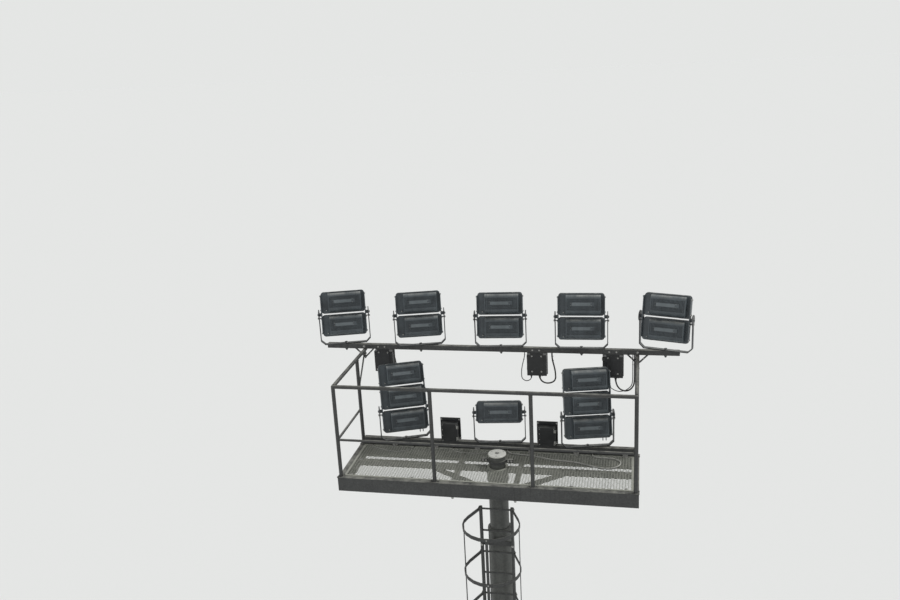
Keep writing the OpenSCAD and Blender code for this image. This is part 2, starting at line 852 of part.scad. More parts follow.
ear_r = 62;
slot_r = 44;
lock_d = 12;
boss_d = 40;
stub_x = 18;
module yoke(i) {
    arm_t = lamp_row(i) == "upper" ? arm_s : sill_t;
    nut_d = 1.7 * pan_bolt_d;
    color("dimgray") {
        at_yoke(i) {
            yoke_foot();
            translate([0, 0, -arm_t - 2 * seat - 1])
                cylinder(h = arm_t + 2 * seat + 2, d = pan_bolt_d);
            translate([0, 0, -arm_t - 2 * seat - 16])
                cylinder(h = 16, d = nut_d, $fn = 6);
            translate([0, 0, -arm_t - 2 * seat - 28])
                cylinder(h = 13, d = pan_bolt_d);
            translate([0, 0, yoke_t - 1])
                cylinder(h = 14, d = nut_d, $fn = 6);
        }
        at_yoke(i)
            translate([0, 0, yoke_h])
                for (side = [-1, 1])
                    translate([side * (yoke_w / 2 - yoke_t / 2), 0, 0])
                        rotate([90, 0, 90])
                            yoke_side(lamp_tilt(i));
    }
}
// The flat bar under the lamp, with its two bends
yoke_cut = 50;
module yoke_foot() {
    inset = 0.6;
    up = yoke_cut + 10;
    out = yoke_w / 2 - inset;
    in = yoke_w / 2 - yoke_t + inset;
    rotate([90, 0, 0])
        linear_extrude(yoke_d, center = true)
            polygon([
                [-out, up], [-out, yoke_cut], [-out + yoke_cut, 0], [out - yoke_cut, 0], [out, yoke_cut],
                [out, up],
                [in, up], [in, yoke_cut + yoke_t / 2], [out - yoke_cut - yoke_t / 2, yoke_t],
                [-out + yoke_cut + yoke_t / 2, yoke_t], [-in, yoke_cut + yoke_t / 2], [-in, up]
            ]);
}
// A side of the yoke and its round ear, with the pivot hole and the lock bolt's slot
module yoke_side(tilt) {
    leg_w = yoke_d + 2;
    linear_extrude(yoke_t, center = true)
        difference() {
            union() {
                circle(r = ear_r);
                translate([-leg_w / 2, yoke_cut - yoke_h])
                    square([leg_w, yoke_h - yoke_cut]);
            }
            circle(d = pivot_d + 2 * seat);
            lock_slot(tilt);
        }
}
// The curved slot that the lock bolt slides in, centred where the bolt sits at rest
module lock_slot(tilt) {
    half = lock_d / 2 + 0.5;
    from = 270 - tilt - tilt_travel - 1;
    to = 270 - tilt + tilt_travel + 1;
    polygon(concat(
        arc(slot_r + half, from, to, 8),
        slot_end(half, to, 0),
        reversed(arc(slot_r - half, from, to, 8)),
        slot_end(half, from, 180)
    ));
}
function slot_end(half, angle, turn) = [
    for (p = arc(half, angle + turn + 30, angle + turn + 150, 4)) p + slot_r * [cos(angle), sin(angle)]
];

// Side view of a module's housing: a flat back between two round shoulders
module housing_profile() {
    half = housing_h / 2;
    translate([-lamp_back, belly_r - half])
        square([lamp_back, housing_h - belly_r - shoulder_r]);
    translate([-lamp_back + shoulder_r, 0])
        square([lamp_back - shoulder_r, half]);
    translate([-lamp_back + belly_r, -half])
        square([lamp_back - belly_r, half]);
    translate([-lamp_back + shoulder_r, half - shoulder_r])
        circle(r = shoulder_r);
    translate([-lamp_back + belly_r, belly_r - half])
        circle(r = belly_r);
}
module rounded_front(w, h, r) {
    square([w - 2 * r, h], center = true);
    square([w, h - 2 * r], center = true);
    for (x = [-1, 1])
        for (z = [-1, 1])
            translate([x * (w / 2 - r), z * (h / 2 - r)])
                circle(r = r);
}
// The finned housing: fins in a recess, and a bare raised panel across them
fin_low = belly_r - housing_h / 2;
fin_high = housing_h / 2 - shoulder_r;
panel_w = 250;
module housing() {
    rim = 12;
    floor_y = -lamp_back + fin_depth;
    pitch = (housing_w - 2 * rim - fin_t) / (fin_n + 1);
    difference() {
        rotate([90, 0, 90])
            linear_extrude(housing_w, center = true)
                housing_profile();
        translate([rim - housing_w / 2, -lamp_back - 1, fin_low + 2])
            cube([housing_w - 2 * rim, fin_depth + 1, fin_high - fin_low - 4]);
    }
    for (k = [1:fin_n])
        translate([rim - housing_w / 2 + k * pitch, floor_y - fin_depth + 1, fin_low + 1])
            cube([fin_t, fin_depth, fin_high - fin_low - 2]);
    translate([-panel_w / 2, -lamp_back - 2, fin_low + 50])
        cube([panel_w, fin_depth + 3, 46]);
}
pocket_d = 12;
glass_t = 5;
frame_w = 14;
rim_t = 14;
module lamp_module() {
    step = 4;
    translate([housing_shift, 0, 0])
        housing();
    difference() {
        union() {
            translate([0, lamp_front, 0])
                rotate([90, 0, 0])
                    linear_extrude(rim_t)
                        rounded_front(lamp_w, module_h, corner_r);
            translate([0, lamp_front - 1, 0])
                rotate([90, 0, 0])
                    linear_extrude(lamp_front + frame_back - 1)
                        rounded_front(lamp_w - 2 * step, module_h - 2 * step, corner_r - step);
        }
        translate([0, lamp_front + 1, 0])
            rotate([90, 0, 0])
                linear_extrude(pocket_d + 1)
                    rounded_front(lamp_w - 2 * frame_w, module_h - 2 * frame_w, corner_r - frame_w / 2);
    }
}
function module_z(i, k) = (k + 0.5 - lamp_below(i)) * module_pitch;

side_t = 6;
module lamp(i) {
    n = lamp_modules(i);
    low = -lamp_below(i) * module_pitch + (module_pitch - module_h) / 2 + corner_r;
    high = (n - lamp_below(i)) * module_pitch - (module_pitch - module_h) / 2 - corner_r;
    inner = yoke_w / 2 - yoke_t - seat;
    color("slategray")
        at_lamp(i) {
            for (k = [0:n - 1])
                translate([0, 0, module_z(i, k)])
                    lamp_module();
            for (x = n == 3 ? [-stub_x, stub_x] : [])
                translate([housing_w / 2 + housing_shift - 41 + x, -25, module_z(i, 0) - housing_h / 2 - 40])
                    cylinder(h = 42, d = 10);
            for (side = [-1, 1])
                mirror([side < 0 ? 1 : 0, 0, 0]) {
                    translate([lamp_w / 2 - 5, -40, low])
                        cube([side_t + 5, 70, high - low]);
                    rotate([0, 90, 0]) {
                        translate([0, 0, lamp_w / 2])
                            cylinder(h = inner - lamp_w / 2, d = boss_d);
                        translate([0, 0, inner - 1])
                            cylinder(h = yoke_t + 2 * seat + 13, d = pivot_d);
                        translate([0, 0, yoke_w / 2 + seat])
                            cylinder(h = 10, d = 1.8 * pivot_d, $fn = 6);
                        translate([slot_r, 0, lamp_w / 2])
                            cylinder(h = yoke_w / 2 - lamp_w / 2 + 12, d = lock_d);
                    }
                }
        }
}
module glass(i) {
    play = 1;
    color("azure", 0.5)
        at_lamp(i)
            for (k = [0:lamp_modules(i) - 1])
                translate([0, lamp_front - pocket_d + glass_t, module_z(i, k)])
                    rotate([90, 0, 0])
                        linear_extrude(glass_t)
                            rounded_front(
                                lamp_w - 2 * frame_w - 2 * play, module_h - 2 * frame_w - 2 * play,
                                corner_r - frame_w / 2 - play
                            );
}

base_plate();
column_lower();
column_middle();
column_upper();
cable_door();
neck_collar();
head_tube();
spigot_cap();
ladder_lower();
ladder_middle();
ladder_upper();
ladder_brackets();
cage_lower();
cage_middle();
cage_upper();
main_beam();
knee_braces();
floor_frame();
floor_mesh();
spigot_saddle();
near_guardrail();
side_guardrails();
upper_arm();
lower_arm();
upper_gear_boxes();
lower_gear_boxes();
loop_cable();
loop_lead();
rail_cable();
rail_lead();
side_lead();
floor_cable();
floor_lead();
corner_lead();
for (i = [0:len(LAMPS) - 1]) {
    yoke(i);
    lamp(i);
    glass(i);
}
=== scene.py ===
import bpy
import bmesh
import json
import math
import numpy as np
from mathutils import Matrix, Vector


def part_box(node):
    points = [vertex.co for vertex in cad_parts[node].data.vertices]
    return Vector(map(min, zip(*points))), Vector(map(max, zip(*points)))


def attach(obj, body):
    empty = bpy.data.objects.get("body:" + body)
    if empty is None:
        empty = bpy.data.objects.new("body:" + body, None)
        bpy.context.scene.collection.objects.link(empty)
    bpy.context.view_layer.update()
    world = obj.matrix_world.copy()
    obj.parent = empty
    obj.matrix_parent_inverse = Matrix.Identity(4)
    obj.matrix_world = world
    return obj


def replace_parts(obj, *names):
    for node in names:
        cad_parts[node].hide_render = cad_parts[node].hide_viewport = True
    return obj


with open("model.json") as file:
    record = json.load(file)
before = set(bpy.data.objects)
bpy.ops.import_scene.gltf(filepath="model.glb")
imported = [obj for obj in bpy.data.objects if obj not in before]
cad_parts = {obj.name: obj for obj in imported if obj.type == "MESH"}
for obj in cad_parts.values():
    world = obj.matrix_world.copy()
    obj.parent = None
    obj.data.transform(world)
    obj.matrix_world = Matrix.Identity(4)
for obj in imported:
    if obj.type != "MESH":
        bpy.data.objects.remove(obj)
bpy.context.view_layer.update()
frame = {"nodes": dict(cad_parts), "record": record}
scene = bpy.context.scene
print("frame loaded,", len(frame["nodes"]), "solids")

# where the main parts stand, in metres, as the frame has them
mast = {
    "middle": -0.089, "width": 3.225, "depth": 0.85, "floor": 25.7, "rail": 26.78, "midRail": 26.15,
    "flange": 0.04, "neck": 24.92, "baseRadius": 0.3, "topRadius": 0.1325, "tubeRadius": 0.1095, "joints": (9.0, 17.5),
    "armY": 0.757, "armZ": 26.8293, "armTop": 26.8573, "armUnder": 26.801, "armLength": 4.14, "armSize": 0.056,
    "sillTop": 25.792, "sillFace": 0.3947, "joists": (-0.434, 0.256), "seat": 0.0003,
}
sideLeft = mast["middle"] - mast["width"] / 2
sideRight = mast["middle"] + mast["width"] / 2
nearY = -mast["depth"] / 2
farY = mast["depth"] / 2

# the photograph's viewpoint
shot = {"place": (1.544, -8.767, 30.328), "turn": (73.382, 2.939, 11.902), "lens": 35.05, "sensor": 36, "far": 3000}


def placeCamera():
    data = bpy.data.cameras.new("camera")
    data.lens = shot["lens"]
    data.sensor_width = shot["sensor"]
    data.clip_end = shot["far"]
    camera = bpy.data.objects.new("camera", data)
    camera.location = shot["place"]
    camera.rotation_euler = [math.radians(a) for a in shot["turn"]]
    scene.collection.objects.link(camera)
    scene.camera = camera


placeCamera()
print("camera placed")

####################

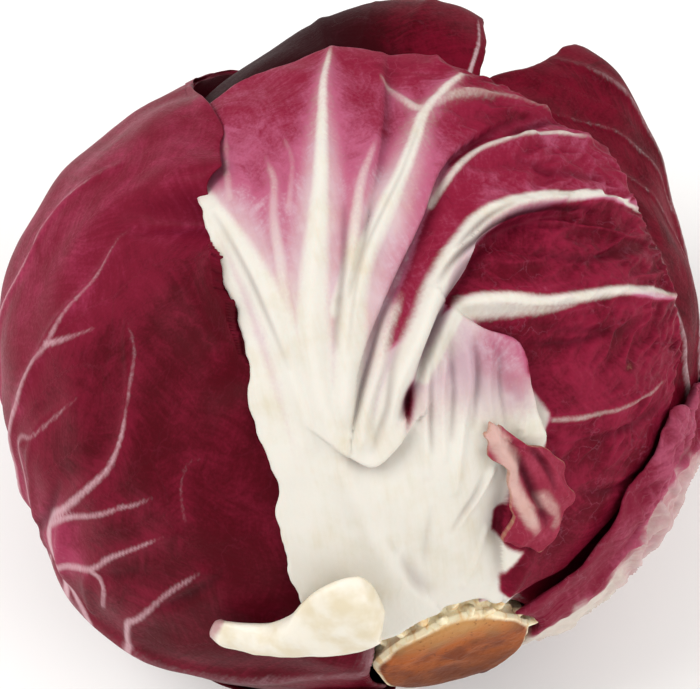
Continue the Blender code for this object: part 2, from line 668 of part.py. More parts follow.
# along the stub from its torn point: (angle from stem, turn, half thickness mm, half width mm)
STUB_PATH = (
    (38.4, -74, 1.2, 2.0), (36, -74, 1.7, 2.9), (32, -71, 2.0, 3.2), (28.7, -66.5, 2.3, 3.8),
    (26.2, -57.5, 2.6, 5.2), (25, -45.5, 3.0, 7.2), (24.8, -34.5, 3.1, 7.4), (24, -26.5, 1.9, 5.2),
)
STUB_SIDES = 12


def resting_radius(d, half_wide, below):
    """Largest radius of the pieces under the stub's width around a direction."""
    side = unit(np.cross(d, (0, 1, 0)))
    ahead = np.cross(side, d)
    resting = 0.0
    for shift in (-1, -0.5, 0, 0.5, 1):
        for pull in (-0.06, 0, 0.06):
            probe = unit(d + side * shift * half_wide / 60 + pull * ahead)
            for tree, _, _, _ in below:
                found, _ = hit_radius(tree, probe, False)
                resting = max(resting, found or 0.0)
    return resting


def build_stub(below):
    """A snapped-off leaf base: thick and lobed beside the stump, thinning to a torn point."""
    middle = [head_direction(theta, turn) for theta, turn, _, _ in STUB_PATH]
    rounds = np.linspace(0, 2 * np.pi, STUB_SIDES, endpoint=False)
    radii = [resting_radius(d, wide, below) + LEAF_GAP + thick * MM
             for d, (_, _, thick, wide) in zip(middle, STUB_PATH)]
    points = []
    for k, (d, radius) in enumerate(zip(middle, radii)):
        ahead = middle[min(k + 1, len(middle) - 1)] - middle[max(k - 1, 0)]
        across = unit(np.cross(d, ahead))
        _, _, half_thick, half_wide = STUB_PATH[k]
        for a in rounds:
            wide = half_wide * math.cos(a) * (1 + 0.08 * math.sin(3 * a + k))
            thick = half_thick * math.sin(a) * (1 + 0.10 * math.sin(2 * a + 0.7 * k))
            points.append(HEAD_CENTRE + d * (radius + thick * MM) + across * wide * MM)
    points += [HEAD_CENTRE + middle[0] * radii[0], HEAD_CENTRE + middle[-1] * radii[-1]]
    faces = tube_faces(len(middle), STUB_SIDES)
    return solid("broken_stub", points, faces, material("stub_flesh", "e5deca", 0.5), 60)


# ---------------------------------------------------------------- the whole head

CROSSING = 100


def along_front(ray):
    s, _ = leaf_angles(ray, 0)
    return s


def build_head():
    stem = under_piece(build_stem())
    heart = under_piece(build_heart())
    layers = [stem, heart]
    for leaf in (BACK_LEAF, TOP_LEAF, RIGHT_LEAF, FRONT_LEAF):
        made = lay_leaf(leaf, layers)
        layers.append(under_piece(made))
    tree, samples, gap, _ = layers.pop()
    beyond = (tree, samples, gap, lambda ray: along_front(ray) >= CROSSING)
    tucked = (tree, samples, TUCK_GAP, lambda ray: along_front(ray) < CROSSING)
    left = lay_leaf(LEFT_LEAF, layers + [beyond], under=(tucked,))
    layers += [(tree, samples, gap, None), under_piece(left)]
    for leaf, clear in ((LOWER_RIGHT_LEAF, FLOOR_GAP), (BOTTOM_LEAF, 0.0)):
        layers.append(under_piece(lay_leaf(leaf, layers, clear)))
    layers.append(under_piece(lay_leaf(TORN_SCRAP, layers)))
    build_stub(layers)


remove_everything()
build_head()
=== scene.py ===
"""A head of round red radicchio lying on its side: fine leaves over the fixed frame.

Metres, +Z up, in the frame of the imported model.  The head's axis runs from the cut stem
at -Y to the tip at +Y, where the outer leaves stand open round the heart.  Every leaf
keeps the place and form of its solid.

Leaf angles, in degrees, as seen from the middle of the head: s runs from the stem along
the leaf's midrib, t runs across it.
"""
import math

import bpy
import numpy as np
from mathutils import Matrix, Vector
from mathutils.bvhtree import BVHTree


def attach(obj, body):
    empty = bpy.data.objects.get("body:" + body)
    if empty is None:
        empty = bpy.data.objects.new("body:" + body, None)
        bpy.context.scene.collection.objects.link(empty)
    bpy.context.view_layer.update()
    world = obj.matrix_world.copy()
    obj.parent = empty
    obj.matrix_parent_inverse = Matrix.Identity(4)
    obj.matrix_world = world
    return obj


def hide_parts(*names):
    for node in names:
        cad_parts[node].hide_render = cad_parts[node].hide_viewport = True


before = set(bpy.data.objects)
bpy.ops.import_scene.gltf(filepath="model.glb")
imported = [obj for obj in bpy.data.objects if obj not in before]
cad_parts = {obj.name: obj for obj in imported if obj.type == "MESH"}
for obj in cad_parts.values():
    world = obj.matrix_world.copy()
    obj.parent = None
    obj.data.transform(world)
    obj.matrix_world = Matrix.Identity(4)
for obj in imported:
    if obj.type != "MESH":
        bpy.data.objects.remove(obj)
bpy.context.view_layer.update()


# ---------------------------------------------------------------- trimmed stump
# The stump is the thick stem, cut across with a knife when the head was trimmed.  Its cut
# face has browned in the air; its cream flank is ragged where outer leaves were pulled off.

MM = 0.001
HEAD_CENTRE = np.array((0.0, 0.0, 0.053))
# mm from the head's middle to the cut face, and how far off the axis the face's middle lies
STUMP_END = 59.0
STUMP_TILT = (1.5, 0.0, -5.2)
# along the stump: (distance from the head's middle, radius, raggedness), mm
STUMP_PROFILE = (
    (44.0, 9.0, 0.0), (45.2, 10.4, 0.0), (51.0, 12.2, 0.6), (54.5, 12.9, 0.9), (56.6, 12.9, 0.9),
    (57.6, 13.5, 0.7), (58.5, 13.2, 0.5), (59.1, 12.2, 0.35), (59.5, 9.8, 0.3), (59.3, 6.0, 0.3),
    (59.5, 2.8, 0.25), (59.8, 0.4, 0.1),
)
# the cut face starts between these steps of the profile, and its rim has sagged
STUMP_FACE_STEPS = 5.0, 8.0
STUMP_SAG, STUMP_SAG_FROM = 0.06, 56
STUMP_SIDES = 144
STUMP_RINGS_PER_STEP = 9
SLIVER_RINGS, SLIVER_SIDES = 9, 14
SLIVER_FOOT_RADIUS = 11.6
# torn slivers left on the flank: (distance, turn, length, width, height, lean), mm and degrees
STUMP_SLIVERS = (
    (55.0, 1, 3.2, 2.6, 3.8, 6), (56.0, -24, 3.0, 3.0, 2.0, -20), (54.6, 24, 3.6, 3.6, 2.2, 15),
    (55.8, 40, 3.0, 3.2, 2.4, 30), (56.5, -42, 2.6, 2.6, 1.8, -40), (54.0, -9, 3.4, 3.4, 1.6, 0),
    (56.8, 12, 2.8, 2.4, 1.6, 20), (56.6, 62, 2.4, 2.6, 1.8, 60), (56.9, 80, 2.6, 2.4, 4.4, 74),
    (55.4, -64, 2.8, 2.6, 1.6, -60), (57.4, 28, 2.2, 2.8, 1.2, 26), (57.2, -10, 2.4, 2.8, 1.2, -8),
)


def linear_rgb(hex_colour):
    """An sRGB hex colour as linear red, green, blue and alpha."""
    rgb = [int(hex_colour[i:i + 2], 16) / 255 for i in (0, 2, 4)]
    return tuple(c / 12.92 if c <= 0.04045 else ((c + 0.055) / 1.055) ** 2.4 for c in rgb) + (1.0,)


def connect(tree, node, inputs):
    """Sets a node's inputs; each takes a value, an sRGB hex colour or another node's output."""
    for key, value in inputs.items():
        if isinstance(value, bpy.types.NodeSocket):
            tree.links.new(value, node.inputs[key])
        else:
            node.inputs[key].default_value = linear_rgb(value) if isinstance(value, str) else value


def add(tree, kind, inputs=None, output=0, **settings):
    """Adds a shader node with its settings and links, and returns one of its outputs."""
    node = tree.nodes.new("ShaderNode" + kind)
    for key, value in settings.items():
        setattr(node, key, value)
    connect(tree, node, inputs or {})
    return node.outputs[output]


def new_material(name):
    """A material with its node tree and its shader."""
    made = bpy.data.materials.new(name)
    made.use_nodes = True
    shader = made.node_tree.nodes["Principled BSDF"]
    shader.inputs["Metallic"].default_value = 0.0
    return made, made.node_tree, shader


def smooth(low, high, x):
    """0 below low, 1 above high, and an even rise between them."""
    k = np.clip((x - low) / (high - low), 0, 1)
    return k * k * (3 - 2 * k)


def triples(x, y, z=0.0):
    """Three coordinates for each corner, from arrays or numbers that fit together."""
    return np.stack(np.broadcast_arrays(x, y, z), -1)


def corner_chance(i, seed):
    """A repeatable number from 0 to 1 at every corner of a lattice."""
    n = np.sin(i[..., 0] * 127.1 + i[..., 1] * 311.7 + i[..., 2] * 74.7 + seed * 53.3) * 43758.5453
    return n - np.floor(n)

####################

**Task**
Give back, exactly as written, each line from the one that contains "layers.append(under_piece(lay_leaf(TORN_SCRAP, layers)))" through the one that contains "# face has browned".

**Task response**
    layers.append(under_piece(lay_leaf(TORN_SCRAP, layers)))
    build_stub(layers)


remove_everything()
build_head()
=== scene.py ===
"""A head of round red radicchio lying on its side: fine leaves over the fixed frame.

Metres, +Z up, in the frame of the imported model.  The head's axis runs from the cut stem
at -Y to the tip at +Y, where the outer leaves stand open round the heart.  Every leaf
keeps the place and form of its solid.

Leaf angles, in degrees, as seen from the middle of the head: s runs from the stem along
the leaf's midrib, t runs across it.
"""
import math

import bpy
import numpy as np
from mathutils import Matrix, Vector
from mathutils.bvhtree import BVHTree


def attach(obj, body):
    empty = bpy.data.objects.get("body:" + body)
    if empty is None:
        empty = bpy.data.objects.new("body:" + body, None)
        bpy.context.scene.collection.objects.link(empty)
    bpy.context.view_layer.update()
    world = obj.matrix_world.copy()
    obj.parent = empty
    obj.matrix_parent_inverse = Matrix.Identity(4)
    obj.matrix_world = world
    return obj


def hide_parts(*names):
    for node in names:
        cad_parts[node].hide_render = cad_parts[node].hide_viewport = True


before = set(bpy.data.objects)
bpy.ops.import_scene.gltf(filepath="model.glb")
imported = [obj for obj in bpy.data.objects if obj not in before]
cad_parts = {obj.name: obj for obj in imported if obj.type == "MESH"}
for obj in cad_parts.values():
    world = obj.matrix_world.copy()
    obj.parent = None
    obj.data.transform(world)
    obj.matrix_world = Matrix.Identity(4)
for obj in imported:
    if obj.type != "MESH":
        bpy.data.objects.remove(obj)
bpy.context.view_layer.update()


# ---------------------------------------------------------------- trimmed stump
# The stump is the thick stem, cut across with a knife when the head was trimmed.  Its cut
# face has browned in the air; its cream flank is ragged where outer leaves were pulled off.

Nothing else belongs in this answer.